Which would make me happy. If they did that, I'd probably have a group where no one played a caster because no one actually wants to, but, they want something more complicated than a fighter. There really isn't much of a happy medium.
far but they still have to feel like entry-level casters, not pointlessly nerfed casters they should be in essence the training option but still be fun regardless which is difficult to make.
 

DEFCON 1

Legend
Supporter
Just watching that first video that @darjr posted (2 of 7) there were two things that Mike and Rodney talked about that made me realize just how out of touch most of us here on EN World really are when we talk about the D&D game and what we think the game should be.

1) Our own personal biases of what we individually think D&D is when it is the best colors our reactions to anything else that might be proposed. Is something really bad when it is presented, or is it just that what we personally think is A+ D&D makes it seem like what was proposed is bad... even though what we think is A+ D&D is not something most other players agree with.

2) D&D is not as difficult to learn as we make it out to be. As Mike says in the video... we experienced players bring all of our institutional knowledge of how things can go wrong with us when looking at the game, so we constantly believe things are more difficult to pick up or that there are more roadblocks in the way to being successful. Whereas for actual new players, because they don't know what they don't know those roadblocks functionally do not exist. And we knowledgeable players do them a disservice by continually throwing all these "Make sure you watch out for--" warnings... thinking we are doing them a favor but in point of fact are just inundating them with so much detail they probably won't ever experience until they become as knowledgeable as we are. And their eyes just glaze over and it stops them from just playing.

And this is why every time I see a "Think of the newbs!" post detailing why something in the game or being proposed for the game is bad is something I just am incapable of taking at face value... because the poster has layered their own knowledge and biases upon the thing they are decrying and I have no faith they have actually looked at it from the point of view of someone who is in fact completely new to the game.
 


They'd keep up with the non-casters just fine, since the non-casters are even more limited than having 3 spells.
I feel the non-casters would be pretty miffed without someone to cast Detect Magic/Identify/Comprehend Languages/Goodberry/Healing Word etc for them. They depend on casters to provide those things. If you drastically cut down what an individual caster can provide in the way of utility then you are really forcing the party to all play casters and carefully co-ordinate what each can do. They like to have someone along who can do everything, so they don't have to.

No one wants to play a wizard, but no one wants to not have a wizard in the party.
 

payn

I don't believe in the no-win scenario
Just watching that first video that @darjr posted (2 of 7) there were two things that Mike and Rodney talked about that made me realize just how out of touch most of us here on EN World really are when we talk about the D&D game and what we think the game should be.

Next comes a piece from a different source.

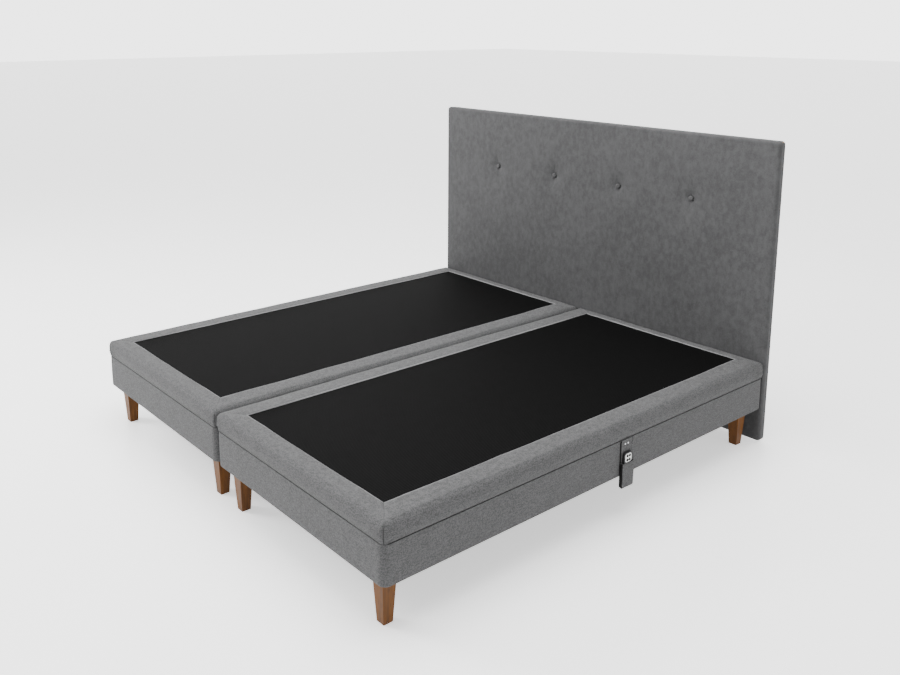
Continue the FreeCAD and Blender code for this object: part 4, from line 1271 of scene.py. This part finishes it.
def place_camera():
    """The camera, to the right of the foot and looking down at the bed."""
    scene = bpy.context.scene
    lens = bpy.data.cameras.new("camera")
    lens.lens = CAMERA_LENS
    lens.sensor_width = CAMERA_SENSOR
    lens.shift_x, lens.shift_y = CAMERA_SHIFT
    camera = bpy.data.objects.new("camera", lens)
    camera.location = CAMERA_PLACE
    camera.rotation_euler = (math.radians(90 - CAMERA_DOWN), 0, math.radians(CAMERA_TURN))
    scene.collection.objects.link(camera)
    scene.camera = camera


def build_stage():
    """A pale floor, an even surround, soft lights and the camera."""
    lay_floor()
    light_surround()
    hang_lamp("key", (-3.9, -3.4, 3.1), (-0.1, -0.4, 0.4), 2.0, studio().key)
    hang_lamp("overhead", (0.3, -0.3, 4.4), (0.0, 0.0, 0.0), 4.0, studio().fill)
    place_camera()


# ---------------------------------------------------------------- operators and panel


def finishes_ready():
    """The finishes are made once, by whichever operator runs first."""
    if not FINISH:
        FINISH.update(make_finishes())


class BED_OT_stage(bpy.types.Operator):
    """Floor, lights, surround and camera"""

    bl_idname = "bed.stage"
    bl_label = "Build stage"

    def execute(self, context):
        finishes_ready()
        build_stage()
        return {"FINISHED"}


class BED_OT_dress_frame(bpy.types.Operator):
    """Finishes on the frame's own pieces"""

    bl_idname = "bed.dress_frame"
    bl_label = "Dress frame"

    def execute(self, context):
        finishes_ready()
        dress_frame()
        return {"FINISHED"}


class BED_OT_sew_decks(bpy.types.Operator):
    """Padded rims and ribbed fields"""

    bl_idname = "bed.sew_decks"
    bl_label = "Sew decks"

    def execute(self, context):
        finishes_ready()
        for side in SIDES:
            sew_deck(side)
        return {"FINISHED"}


class BED_OT_wrap_boxes(bpy.types.Operator):
    """Woven fabric round both boxes"""

    bl_idname = "bed.wrap_boxes"
    bl_label = "Wrap boxes"

    def execute(self, context):
        finishes_ready()
        for side in SIDES:
            wrap_box(side)
        return {"FINISHED"}


class BED_OT_headboard(bpy.types.Operator):
    """Velvet cover with its dimples"""

    bl_idname = "bed.headboard"
    bl_label = "Upholster headboard"

    def execute(self, context):
        finishes_ready()
        upholster_headboard()
        return {"FINISHED"}


class BED_OT_buttons(bpy.types.Operator):
    """Four gathered buttons"""

    bl_idname = "bed.buttons"
    bl_label = "Cover buttons"

    def execute(self, context):
        finishes_ready()
        cover_buttons()
        return {"FINISHED"}


class BED_OT_cloths(bpy.types.Operator):
    """Dust cloths, back cloth and staples"""

    bl_idname = "bed.cloths"
    bl_label = "Stretch cloths"

    def execute(self, context):
        finishes_ready()
        stretch_cloths()
        return {"FINISHED"}


class BED_OT_pouch(bpy.types.Operator):
    """Strap, pocket and stitches"""

    bl_idname = "bed.pouch"
    bl_label = "Sew pouch"

    def execute(self, context):
        finishes_ready()
        sew_pouch()
        return {"FINISHED"}


class BED_OT_handset(bpy.types.Operator):
    """The handset's side key"""

    bl_idname = "bed.handset"
    bl_label = "Dress handset"

    def execute(self, context):
        finishes_ready()
        dress_handset()
        return {"FINISHED"}


OPERATORS = (
    BED_OT_stage,
    BED_OT_dress_frame,
    BED_OT_sew_decks,
    BED_OT_wrap_boxes,
    BED_OT_headboard,
    BED_OT_buttons,
    BED_OT_cloths,
    BED_OT_pouch,
    BED_OT_handset,
)


class BED_PT_looks(bpy.types.Panel):
    bl_label = "Bed Base"
    bl_idname = "BED_PT_looks"
    bl_space_type = "VIEW_3D"
    bl_region_type = "UI"
    bl_category = "Bed Base"

    def draw(self, context):
        for group in (sizes(), colours(), studio()):
            for key in group.bl_rna.properties.keys():
                if key not in ("rna_type", "name"):
                    self.layout.prop(group, key)
        for kind in OPERATORS:
            self.layout.operator(kind.bl_idname)


GROUPS = (
    ("bed_cover_sizes", BedCoverSizes),
    ("bed_colours", BedColours),
    ("bed_studio", BedStudio),
)


def register():
    for name, group in GROUPS:
        bpy.utils.register_class(group)
        setattr(bpy.types.Scene, name, bpy.props.PointerProperty(type=group))
    for kind in [*OPERATORS, BED_PT_looks]:
        bpy.utils.register_class(kind)


def unregister():
    for kind in [BED_PT_looks, *reversed(OPERATORS)]:
        bpy.utils.unregister_class(kind)
    for name, group in reversed(GROUPS):
        delattr(bpy.types.Scene, name)
        bpy.utils.unregister_class(group)


def main():
    register()
    for kind in OPERATORS:
        family, call = kind.bl_idname.split(".")
        getattr(getattr(bpy.ops, family), call)()
    bpy.context.view_layer.update()


if __name__ == "__main__":
    main()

1) Our own personal biases of what we individually think D&D is when it is the best colors our reactions to anything else that might be proposed. Is something really bad when it is presented, or is it just that what we personally think is A+ D&D makes it seem like what was proposed is bad... even though what we think is A+ D&D is not something most other players agree with.

2) D&D is not as difficult to learn as we make it out to be. As Mike says in the video... we experienced players bring all of our institutional knowledge of how things can go wrong with us when looking at the game, so we constantly believe things are more difficult to pick up or that there are more roadblocks in the way to being successful. Whereas for actual new players, because they don't know what they don't know those roadblocks functionally do not exist. And we knowledgeable players do them a disservice by continually throwing all these "Make sure you watch out for--" warnings... thinking we are doing them a favor but in point of fact are just inundating them with so much detail they probably won't ever experience until they become as knowledgeable as we are. And their eyes just glaze over and it stops them from just playing.

And this is why every time I see a "Think of the newbs!" post detailing why something in the game or being proposed for the game is bad is something I just am incapable of taking at face value... because the poster has layered their own knowledge and biases upon the thing they are decrying and I have no faith they have actually looked at it from the point of view of someone who is in fact completely new to the game.
Oh yeah, think of the newbs has been around for decades now.
 

I feel the non-casters would be pretty miffed without someone to cast Detect Magic/Identify/Comprehend Languages/Goodberry/Healing Word etc for them. They depend on casters to provide those things.
Of course, those things are artifacts of the underlying assumptions of the game system. The decision that healing must be magical in nature leads to the need to Healing Word, e.g.